È scoppiata la bolla anti Brexit
Le ragioni della sconfitta dei Lib-dem e del fronte europeista, tra calcoli sbagliati, proposte spaventevoli e liti interne. Il raggio di sole che non c’è, ci dice il People’s Vote
Addio remain, è stato bello. Finisce oggi una campagna elettorale durata quasi quattro anni, il cui refrain era che il referendum era stato un inciampo della storia e che bisognava rifare, perché a una seconda prova avrebbe vinto a mani basse il remain. Così dicevano. Ma le cose in realtà sono un po’ più complicate di così. Conta dei voti alla mano, la somma di Labour e Lib-dem è più della somma di conservatori e Brexit Party. Ma, con il maggioritario inglese, il numero dei voti che si prende conta poco o nulla. E soprattutto, i voti, se li lasci lì, non servono a niente. Occorre andarseli a prendere. E questa cosa gli europeisti Lib-dem e Labour non l’hanno saputa fare. Sono bravissimi a organizzare sottoscrizioni e marce ma a raccogliere voti no. In queste ultime settimane hanno sbagliato tutto quello che potevano sbagliare prendendo alcune cantonate clamorose:
Revoke 50: era una posizione troppo radicale, anche agli occhi dei remainers. Agli occhi di un inglese il voto del 2016 non può e non deve essere ignorato.
La campagna tutta concentrata su Jo Swinson: chi si è illuso che bastasse contrapporre una leader giovane, carismatica, europeista a due uomini di mezza età entrambi anti europei, si sbagliava. Jo Swinson, ottima sulla carta, si è rivelata settimana dopo settimana, debole, confusa, incerta.

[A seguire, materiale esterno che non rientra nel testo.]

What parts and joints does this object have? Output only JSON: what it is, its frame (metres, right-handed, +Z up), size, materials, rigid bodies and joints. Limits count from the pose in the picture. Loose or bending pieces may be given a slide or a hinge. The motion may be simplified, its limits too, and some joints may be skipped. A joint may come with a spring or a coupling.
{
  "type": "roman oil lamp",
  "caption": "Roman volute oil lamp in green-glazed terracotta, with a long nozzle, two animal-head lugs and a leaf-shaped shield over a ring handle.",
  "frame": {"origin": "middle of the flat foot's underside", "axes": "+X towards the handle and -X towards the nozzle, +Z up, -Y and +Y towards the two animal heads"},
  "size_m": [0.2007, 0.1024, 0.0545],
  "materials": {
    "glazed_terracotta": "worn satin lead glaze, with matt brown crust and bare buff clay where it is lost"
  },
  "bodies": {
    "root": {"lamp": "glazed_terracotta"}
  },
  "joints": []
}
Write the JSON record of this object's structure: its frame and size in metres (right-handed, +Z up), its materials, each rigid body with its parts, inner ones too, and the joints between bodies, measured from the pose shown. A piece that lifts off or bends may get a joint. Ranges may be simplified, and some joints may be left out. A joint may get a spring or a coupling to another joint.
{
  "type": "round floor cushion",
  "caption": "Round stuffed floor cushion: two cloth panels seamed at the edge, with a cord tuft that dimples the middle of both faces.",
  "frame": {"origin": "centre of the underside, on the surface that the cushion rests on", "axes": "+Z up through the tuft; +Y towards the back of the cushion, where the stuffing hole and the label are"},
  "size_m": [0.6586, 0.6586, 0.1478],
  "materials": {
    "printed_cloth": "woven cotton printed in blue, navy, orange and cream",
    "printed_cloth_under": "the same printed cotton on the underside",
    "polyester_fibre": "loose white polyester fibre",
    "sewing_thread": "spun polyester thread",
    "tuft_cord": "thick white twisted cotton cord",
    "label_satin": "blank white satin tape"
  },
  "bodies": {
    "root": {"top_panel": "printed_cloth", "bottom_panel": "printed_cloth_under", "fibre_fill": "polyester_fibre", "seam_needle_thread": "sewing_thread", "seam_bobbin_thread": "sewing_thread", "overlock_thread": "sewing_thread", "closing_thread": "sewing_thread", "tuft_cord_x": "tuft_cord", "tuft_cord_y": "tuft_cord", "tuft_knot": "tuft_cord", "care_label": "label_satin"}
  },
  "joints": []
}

Il Tactical Vote: ma quando mai, nella storia, il voto utile ha risolto un elezione? Mai. E la ragione è sempre la stessa: se si vuole sommare i voti di due partiti, occorre che i loro leader si siedano a un tavolo e scrivano un accordo di desistenza. Perché funzioni occorre che a turarsi il naso siano i leader, non gli elettori. Che, giustamente, non troveranno mai buone ragioni per fare quello che i loro stessi leader non hanno voluto fare.

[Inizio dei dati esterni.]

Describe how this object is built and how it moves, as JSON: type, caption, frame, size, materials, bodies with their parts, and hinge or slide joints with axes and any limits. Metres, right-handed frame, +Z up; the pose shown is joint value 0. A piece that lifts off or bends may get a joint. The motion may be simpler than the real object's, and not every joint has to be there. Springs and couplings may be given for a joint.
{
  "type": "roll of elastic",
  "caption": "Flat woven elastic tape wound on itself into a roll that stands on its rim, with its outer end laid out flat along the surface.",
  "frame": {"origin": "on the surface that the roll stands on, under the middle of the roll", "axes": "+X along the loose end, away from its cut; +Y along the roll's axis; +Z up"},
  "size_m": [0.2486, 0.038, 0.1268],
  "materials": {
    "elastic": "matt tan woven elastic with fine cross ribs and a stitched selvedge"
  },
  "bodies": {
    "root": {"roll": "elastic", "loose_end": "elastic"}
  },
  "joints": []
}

Così, la notte di Santa Lucia ha portato oltre alla fine del corbynismo per come lo abbiamo conosciuto, anche la fine dei Lib-dem, che solo a maggio erano al 20 per cento e che ora sono schiacciati al 10, con solo 11 seggi. Neppure i leader più popolari e famosi del partito sono stati eletti: Jo Swinson, la leader che solo qualche settimana fa parlava dell’ipotesi di diventare premier, non ha vinto il suo seggio e anche quel Chuka Umunna che solo un anno fa sembrava l’astro nascente del Labour non corbyniano e l’erede di Tony Blair, rimarrà a casa. Il caso del suo seggio è esemplare: 13 mila voti per lui, 11 mila per i Labour, e 17 mila per la candidata conservatrice che ha vinto.
Così, tra scaramucce e dispetti, finisce la storia del remain, la rivincita che non si è mai giocata. E che, forse, si sarebbe pure vinta, visto che i voti c’erano.

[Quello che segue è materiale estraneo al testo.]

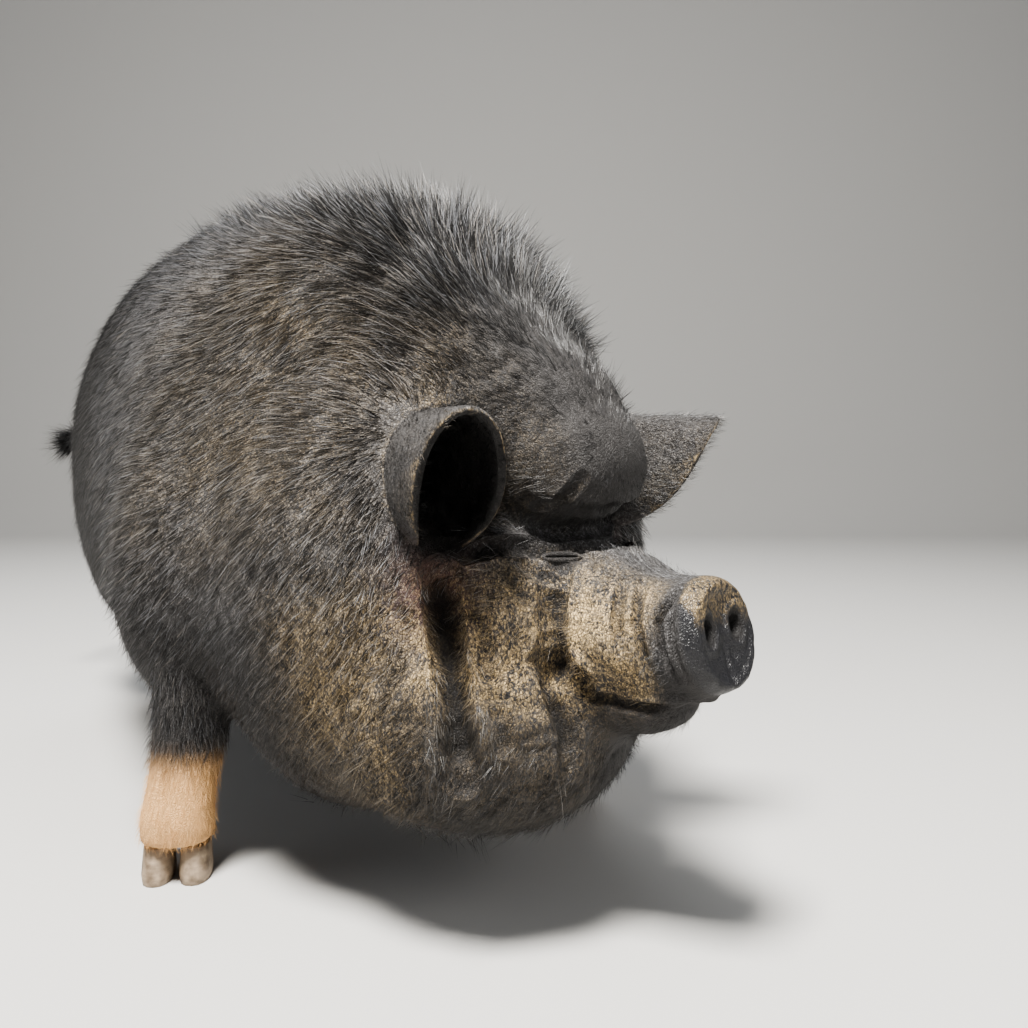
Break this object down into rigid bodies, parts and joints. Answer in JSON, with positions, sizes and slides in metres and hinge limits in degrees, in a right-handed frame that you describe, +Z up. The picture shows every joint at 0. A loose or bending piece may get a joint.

Solo, come dicevamo, i voti bisogna andarseli a prendere, altrimenti non servono a niente. Così, i remainers che fino a due giorni fa chiamavano i giornalisti per rilasciare interviste che sapevano di vittoria oggi piangono lacrime amare. Il portavoce di People’s Vote, Thomas Cole, che abbiamo sentito euforico non più tardi dello scorso lunedì, questa mattina ci ha svegliati con una mail amarissima: “Alla fine, si vede che non doveva essere. Niente succede per caso, nella vita, e sono certo che il sole sorgerà ancora. Ma mentirei se dicessi che in questo momento c’è anche solo un raggio di sole nel mio cuore”. La storia del remain finisce così. E sarà ricordata come quella della maggioranza che non c’era.